Prenant la parole devant une assemblée réunissant des parlementaires allemands, anglais et américains, tenue à Berlin le samedi 28 juin, le ministre allemand des Affaires étrangères Klaus Kinkel n'a pas caché son irritation face aux pressions exercées par les États-Unis sur les Européens pour accepter l'adhésion de la Turquie dans l'Union européenne. En prenant ses distances par rapport à Washington, le ministre allemand a déclaré qu' "il est impossible pour nous de nous souscrire dans la vision américaine qui met en avant la place stratégique de la Turquie, et d'accepter cela comme critère pour faire entrer la Turquie dans l'UE". Tout en mettant l'accent sur le fait que la Turquie était un "allié indispensable que nous ne pouvons nous permettre de perdre", il a rappelé avec la même force qu'il y a des problèmes à résoudre dans ce pays et qu'"ils savent eux-mêmes que ces problèmes doivent trouver une solution". Au premier plan de ces problèmes figurent "la question des droits de l'homme, la question kurde et l'assainissement de l'économie" a martelé le ministre allemand.

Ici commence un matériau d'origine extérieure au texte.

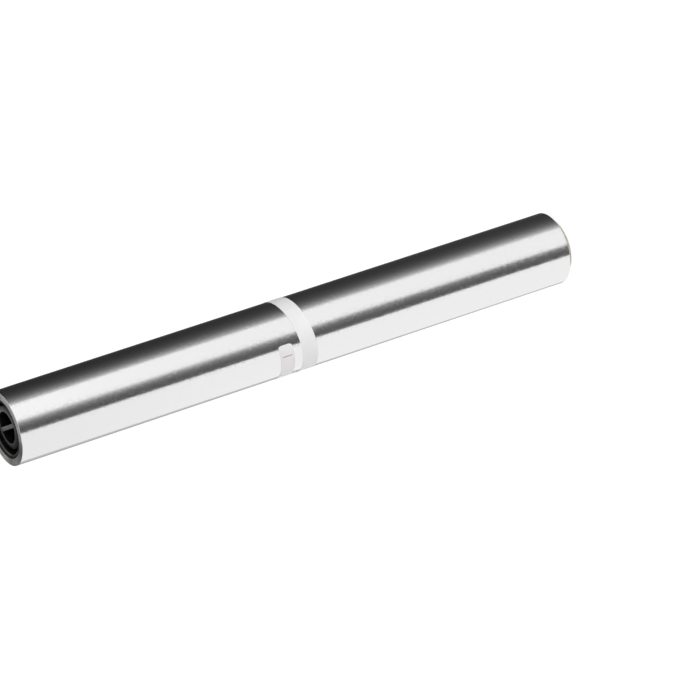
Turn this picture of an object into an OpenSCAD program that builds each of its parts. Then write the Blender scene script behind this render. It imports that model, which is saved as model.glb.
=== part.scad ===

COOPÉRATION MILITAIRE RENFORCÉE ENTRE LA FRANCE ET LA TURQUIE


La Turquie vise de plus en plus à se rendre sinon "autonome" en matière d'industrie d'armement du moins à fabriquer chez elle ce dont elle a besoin avec l'aide des compagnies américaines et européennes. C'est dans ce cadre que le vice-chef d'état-major des armées turques, le général Cevik Bir, a invité le président de la Direction générale de l'industrie militaire française, Jean-Yves Helmer, le lundi 30 juin. Le général turc a indiqué que des projets sont à l'étude pour la modernisation des forces armées turques pour les 15 à 20 années prochaines. Français et Trucs se sont mis d'accord sur les projets concernant les hélicoptères et les chars et d'autres projets pourraient encore aboutir. Le premier conseiller du Premier ministre, Sedat Celikdogan, a déclaré que " les chars français Leclerc seront produits en Turquie" que c'était le fruit d'un voyage effectué la semaine dernière en France d'une délégation militaire turque. Notons qu'une importante part du marché de l'industrie lourde en Turquie est également contrôlée par les militaires que des projets portant sur la vente de satellites de communication par la compagnie française Alsthom à des sociétés proches des militaires ont également été conclus.